Paolo Castagna wrote:
> Hi,
> I was about to create a new JIRA issue (an improvement) to 'optimise' SPARQL
> queries with DISTINCT + ORDER BY + LIMIT. However, while I was writing it
> I convinced myself it's not really necessary. Here is why.
> 
> In JENA-89 we implemented a QueryIterTopN using a PriorityQueue to improve
> the scalability of ORDER BY + LIMIT queries avoiding a total sort.
> In JENA-90 we want to reduce the amount of memory used by QueryIterDistinct
> replacing an OpDistinct with an OpReduced for DISTINCT + ORDER BY queries
> avoiding to keep an in-memory data structure of all the already seen bindings.
> 
> What can we do about DISTINCT + ORDER BY + LIMIT queries?
> 
> We could provide a new QueryIterTopNDistinct which adds to a PriorityQueue
> if and only if a binding is not already there. So, this can be viewed as a
> further improvement of JENA-89.
> 
> However, I am not convinced anymore that this is really useful or a good
> idea, since we want to use QueryIterTopN (i.e. heap) for relatively small
> N in our LIMIT N clause.
> 
> If N is large, the optimisation described in JENA-90 kicks in and the
> slicing is cheap. If N is small, JENA-89 kicks in and the DISTINCT over
> a small number of results is cheap.
> 
> Therefore we do not need to do anything special for DISTINCT + ORDER BY +
> LIMIT.

I was wrong. :-)

Now, I better understand how the two optimizations (in JENA-89 and JENA-90)
interact each others and I think there is another small step left to do.
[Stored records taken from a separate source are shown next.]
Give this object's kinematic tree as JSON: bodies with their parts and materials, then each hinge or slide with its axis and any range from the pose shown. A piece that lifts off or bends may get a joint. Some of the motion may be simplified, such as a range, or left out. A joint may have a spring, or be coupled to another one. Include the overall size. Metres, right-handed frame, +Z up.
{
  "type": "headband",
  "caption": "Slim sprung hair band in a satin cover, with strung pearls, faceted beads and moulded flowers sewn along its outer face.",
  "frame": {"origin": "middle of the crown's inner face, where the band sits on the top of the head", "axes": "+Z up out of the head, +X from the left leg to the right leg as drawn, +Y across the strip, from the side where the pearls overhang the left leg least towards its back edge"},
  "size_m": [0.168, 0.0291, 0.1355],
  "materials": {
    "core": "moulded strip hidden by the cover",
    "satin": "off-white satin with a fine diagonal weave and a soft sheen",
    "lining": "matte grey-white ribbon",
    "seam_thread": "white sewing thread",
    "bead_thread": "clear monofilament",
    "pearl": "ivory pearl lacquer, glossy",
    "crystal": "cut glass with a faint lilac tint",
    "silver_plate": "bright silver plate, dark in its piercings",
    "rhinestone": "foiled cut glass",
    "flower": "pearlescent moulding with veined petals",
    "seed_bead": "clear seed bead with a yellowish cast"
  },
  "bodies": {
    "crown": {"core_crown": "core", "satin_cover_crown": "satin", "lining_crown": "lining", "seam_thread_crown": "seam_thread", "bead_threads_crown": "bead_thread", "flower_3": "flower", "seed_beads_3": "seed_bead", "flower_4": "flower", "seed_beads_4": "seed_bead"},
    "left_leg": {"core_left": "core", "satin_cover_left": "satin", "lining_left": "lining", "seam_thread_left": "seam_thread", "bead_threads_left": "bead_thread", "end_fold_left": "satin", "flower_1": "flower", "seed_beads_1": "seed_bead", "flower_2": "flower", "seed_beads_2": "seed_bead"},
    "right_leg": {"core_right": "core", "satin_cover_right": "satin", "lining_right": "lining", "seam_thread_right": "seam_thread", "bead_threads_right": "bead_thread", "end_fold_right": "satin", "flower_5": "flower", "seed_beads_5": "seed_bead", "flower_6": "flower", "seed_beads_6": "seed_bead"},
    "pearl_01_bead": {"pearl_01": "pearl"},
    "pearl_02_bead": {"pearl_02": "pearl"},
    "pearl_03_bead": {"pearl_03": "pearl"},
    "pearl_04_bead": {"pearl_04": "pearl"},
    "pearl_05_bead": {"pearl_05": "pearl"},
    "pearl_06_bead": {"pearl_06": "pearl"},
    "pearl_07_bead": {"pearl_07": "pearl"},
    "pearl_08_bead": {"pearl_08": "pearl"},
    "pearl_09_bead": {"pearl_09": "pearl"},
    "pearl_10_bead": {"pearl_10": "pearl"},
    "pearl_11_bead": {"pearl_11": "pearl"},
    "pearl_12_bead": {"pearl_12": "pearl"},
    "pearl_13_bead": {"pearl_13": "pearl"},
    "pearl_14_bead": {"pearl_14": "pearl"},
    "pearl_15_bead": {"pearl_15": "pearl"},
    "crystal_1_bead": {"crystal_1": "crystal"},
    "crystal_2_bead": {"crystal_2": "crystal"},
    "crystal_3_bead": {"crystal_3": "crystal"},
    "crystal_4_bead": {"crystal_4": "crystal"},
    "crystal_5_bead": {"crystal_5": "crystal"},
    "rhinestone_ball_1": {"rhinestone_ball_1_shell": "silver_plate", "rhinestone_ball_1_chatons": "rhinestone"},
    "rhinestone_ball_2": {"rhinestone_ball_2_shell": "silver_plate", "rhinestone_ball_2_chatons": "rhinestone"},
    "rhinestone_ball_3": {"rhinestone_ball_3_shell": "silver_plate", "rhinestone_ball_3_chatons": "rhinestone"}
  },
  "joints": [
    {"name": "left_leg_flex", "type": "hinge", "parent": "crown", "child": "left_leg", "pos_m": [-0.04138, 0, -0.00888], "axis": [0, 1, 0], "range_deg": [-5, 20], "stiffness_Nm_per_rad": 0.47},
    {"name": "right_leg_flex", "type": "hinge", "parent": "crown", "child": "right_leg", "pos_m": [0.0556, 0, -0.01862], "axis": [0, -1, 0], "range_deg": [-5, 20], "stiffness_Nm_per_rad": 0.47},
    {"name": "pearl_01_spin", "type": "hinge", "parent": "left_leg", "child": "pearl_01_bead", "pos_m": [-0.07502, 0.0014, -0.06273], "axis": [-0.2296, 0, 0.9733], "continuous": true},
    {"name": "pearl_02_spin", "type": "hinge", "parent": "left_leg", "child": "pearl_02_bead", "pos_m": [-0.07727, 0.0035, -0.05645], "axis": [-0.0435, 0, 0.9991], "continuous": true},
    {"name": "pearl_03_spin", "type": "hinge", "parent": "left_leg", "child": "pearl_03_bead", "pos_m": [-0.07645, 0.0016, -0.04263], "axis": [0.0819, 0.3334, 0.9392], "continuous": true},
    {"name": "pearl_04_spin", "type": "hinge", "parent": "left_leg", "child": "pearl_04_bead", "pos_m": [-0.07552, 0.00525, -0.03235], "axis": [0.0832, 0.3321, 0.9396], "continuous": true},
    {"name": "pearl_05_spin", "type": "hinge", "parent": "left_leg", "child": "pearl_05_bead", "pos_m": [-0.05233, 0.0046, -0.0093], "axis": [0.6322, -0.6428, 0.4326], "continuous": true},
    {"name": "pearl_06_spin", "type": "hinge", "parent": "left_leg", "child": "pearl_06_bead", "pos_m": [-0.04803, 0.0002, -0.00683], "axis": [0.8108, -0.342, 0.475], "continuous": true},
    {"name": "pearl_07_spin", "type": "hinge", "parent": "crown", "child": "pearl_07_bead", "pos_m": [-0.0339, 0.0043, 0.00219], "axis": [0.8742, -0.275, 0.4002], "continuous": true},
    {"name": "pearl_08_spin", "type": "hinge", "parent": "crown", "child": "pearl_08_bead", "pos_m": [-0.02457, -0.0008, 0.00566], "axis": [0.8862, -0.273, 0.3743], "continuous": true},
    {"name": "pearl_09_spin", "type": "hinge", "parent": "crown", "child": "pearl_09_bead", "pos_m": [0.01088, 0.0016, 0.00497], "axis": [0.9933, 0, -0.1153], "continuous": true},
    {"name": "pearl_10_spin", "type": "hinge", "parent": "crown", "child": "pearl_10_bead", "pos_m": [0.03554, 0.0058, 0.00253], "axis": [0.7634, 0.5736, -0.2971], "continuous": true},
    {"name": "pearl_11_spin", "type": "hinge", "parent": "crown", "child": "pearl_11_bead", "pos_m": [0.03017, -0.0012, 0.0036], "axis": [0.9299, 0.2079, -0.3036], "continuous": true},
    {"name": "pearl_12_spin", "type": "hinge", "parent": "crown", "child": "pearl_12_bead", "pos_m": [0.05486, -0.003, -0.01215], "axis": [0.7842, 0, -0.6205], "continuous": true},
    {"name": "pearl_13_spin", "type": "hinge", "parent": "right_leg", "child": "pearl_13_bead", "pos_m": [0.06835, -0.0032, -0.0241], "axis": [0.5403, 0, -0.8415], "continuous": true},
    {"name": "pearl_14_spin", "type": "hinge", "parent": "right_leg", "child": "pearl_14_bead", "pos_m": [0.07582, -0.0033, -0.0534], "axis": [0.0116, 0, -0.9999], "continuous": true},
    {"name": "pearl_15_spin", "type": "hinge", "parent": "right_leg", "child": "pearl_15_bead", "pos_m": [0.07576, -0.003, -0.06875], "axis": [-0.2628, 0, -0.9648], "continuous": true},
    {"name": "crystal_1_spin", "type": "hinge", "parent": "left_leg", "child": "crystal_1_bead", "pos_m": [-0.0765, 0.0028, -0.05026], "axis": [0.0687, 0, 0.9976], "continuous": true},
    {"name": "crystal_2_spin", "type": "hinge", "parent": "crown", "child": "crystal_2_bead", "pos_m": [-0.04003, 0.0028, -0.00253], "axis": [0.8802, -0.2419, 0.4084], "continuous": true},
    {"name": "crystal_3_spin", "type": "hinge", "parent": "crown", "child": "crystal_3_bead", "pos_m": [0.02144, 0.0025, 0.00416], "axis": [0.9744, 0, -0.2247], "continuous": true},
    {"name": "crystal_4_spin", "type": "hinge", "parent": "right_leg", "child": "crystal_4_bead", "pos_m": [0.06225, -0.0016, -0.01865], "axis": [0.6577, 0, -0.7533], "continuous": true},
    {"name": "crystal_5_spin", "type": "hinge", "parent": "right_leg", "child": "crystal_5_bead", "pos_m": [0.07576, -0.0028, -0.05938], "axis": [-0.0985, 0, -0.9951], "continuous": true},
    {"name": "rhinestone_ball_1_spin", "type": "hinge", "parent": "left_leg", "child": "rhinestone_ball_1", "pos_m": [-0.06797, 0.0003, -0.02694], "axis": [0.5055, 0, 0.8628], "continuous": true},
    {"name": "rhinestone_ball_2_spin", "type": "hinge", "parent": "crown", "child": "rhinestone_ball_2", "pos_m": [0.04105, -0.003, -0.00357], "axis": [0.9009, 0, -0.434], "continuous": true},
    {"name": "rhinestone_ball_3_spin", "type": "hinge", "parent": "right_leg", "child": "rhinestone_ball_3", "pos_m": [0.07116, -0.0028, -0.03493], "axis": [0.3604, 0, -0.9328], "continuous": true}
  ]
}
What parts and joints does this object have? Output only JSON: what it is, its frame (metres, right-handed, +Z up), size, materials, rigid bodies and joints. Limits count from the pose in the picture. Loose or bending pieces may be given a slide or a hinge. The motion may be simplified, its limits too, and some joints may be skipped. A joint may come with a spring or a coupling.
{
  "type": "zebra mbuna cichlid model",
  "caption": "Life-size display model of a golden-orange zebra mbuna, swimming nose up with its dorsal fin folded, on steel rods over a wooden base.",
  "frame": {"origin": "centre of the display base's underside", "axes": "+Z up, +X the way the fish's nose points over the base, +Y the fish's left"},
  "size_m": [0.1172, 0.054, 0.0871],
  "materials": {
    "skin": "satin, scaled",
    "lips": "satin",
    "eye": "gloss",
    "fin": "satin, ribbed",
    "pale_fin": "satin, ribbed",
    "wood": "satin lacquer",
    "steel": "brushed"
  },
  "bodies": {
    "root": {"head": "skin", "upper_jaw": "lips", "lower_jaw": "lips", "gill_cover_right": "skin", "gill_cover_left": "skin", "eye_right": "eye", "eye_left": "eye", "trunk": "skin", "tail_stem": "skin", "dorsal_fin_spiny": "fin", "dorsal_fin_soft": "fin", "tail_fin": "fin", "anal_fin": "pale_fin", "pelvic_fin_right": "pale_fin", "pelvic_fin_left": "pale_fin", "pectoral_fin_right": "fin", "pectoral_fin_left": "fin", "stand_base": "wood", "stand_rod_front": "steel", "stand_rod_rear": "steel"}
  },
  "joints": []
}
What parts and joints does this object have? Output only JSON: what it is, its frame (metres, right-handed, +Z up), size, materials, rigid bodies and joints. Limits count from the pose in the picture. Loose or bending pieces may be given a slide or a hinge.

I described the situation in JENA-108:
https://issues.apache.org/jira/browse/JENA-108

Maybe, I could have done everything in one shot... but, since on this I am
learning while doing, a small step at the time seems the best thing.

Paolo

> It's better, as Andy suggested, to invest on 'clever' caching and merge
> joins in TDB. There's not yet a JIRA issue for merge joins in TDB.
> 
> Paolo